Abstractions in Photography

Abstractions in Photography

Tuesday, June 9, 2015,
6:00PM to 9:00PM
$ 70.00 CAD
$ 60.00 CAD
Focusing on critical theories and ideas that shape photographic practice, this workshop investigates the (relatively) recent turn to abstraction in photography. Since its invention in 1839, photography has been defined by its mimetic function: it cannot help but represent something else. It seems impossible for us to analyze or even “see” a photograph without seeing the thing or person it represents. By surveying works by contemporary artists that test the limits of figuration in photography, and reading texts that propose an alternate role for photography outside of representation, this workshop considers the idea of abstraction in contemporary photography.
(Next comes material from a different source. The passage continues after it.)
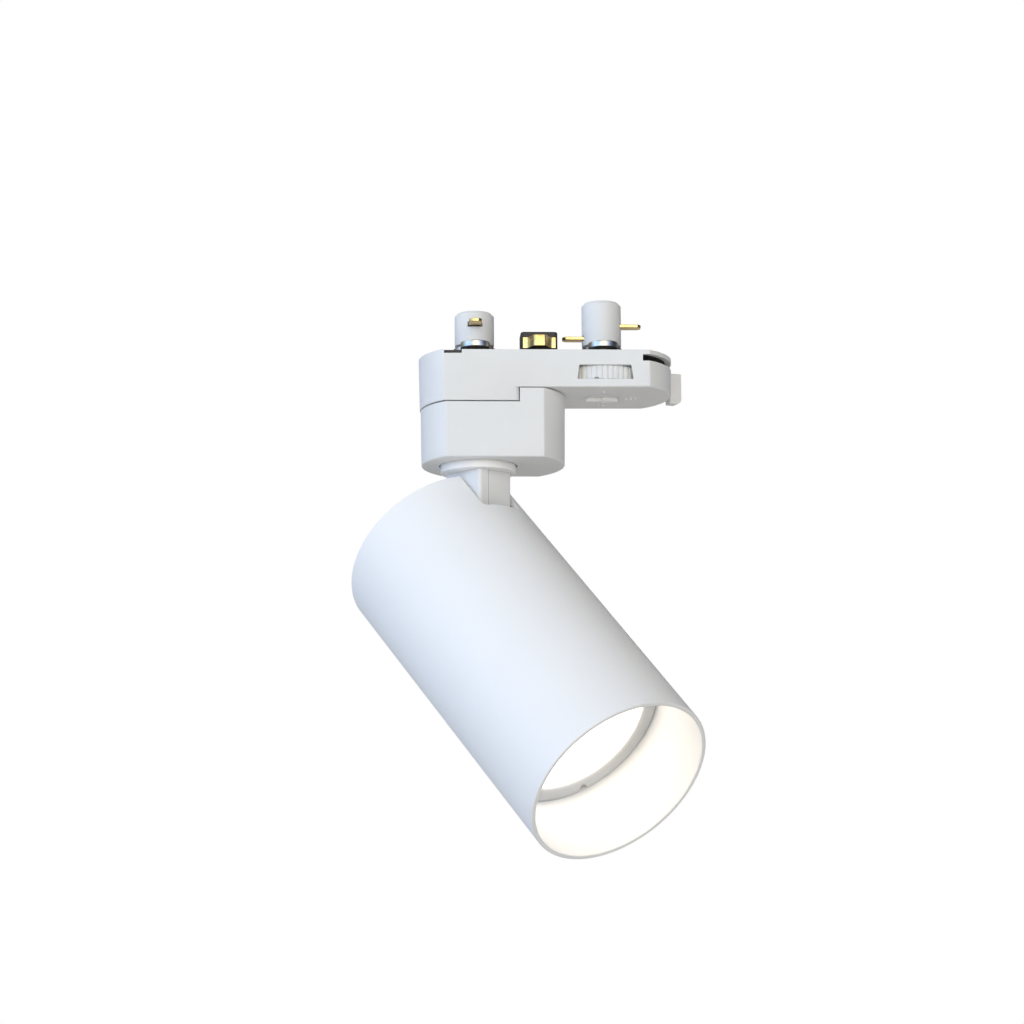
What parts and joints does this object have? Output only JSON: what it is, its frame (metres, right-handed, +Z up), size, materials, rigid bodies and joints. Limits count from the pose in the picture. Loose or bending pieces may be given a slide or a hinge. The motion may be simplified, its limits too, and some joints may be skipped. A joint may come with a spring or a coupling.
{
  "type": "track spotlight",
  "caption": "White track spotlight: a tubular lamp head with a recessed lit lens on a pan and tilt neck, hung from a long track adapter with a phase wheel and lock lever.",
  "frame": {"origin": "on the pan axis, in the plane where the adapter's deck meets the underside of the track", "axes": "+X along the track towards the adapter's nose, +Z up into the track; the lamp head hangs towards -Z and at rest points to +X and -Y"},
  "size_m": [0.106, 0.1128, 0.1782],
  "materials": {
    "white_plastic": "fine matte moulded polycarbonate",
    "white_paint": "matte white powder coat",
    "grey_plastic": "matte light grey moulding",
    "black_plastic": "matte black moulding",
    "steel": "zinc plated",
    "brass": "plain brass strip",
    "ceramic": "unglazed cream ceramic",
    "lens": "frosted lens, lit warm white",
    "led": "lit phosphor"
  },
  "bodies": {
    "adapter": {"adapter_housing": "white_plastic", "lower_housing": "white_plastic", "track_guide": "black_plastic", "earth_contact_near": "brass", "earth_contact_far": "brass", "detent_spring": "steel", "guide_screw_1": "steel", "guide_screw_2": "steel", "guide_screw_3": "steel", "guide_screw_4": "steel", "terminal_block": "black_plastic", "terminal_screw_1": "steel", "terminal_screw_2": "steel", "terminal_screw_3": "steel"},
    "lock": {"lock_lever": "white_plastic", "lock_cam_front": "steel"},
    "link": {"link_bar": "steel"},
    "rear_turret": {"neutral_turret": "white_plastic", "neutral_contact": "brass", "lock_cam_rear": "steel"},
    "selector": {"selector_wheel": "white_plastic", "phase_drum": "white_plastic", "phase_contact_1": "brass", "phase_contact_2": "brass", "phase_contact_3": "brass"},
    "swivel": {"swivel_disc": "white_paint", "swivel_stud": "steel", "stop_washer": "steel", "friction_washer": "steel", "swivel_nut": "steel", "neck_body": "white_plastic", "neck_cover": "white_plastic"},
    "lamp_head": {"lamp_tube": "white_paint", "rear_cap": "white_plastic", "pillar_1": "steel", "pillar_2": "steel", "cap_screw_1": "steel", "cap_screw_2": "steel", "lamp_carrier": "steel", "tilt_bolt": "steel", "tilt_nut": "steel", "tilt_washer_near": "steel", "tilt_washer_far": "steel", "lampholder": "ceramic", "holder_screw_1": "steel", "holder_screw_2": "steel", "lamp_body": "white_plastic", "lamp_lens": "lens", "lamp_led": "led", "lamp_pin_1": "brass", "lamp_pin_2": "brass", "retaining_ring": "grey_plastic"}
  },
  "joints": [
    {"name": "pan", "type": "hinge", "parent": "adapter", "child": "swivel", "pos_m": [0, 0, -0.034], "axis": [0, 0, 1], "range_deg": [-120, 220]},
    {"name": "tilt", "type": "hinge", "parent": "swivel", "child": "lamp_head", "pos_m": [0, 0, -0.07836], "axis": [-0.7649, -0.6441, 0], "range_deg": [-45.8, 2.8]},
    {"name": "lock_turn", "type": "hinge", "parent": "adapter", "child": "lock", "pos_m": [0.0391, 0, -0.0025], "axis": [0, 0, 1], "range_deg": [0, 71.5]},
    {"name": "selector_turn", "type": "hinge", "parent": "lock", "child": "selector", "pos_m": [0.0391, 0, -0.007], "axis": [0, 0, 1], "range_deg": [-90, 90]},
    {"name": "rear_turret_turn", "type": "hinge", "parent": "adapter", "child": "rear_turret", "pos_m": [-0.001, 0, -0.0025], "axis": [0, 0, 1], "range_deg": [0, 71.5]},
    {"name": "link_swing", "type": "hinge", "parent": "lock", "child": "link", "pos_m": [0.04321, 0.00566, -0.004], "axis": [0, 0, 1], "range_deg": [-71.5, 0]}
  ],
  "couplings": [
    {"joint": "rear_turret_turn", "follows": "lock_turn", "ratio": 1},
    {"joint": "link_swing", "follows": "lock_turn", "ratio": -1}
  ]
}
In so doing, it asks us to slow down and to re-examine the possibilities of analogue photography that we may have missed in our rush to digitization, and to think about the materiality of photography by evacuating the subject from the photograph’s representational function. Participants are encouraged to bring work in progress on this topic.
Instructor(s): 
Gabrielle Moser is writer, educator and independent curator based in Toronto. She organizes exhibitions and events about photography, spectatorship and pedagogy and currently runs No Looking After the Internet, a monthly, out-loud looking group. As an independent curator, she has organized exhibitions for Access Gallery, Gallery TPW, Vtape and Xpace. Her writing appears in venues including Artforum.com, Art in America, Canadian Art, Fillip, Journal of Visual Culture, Photography & Culture and the Gallery 44/Ryerson University volume, Emergence: Contemporary Photography in Canada. She holds a PhD from the art history and visual culture program at York University in Toronto, Canada and teaches at OCAD University.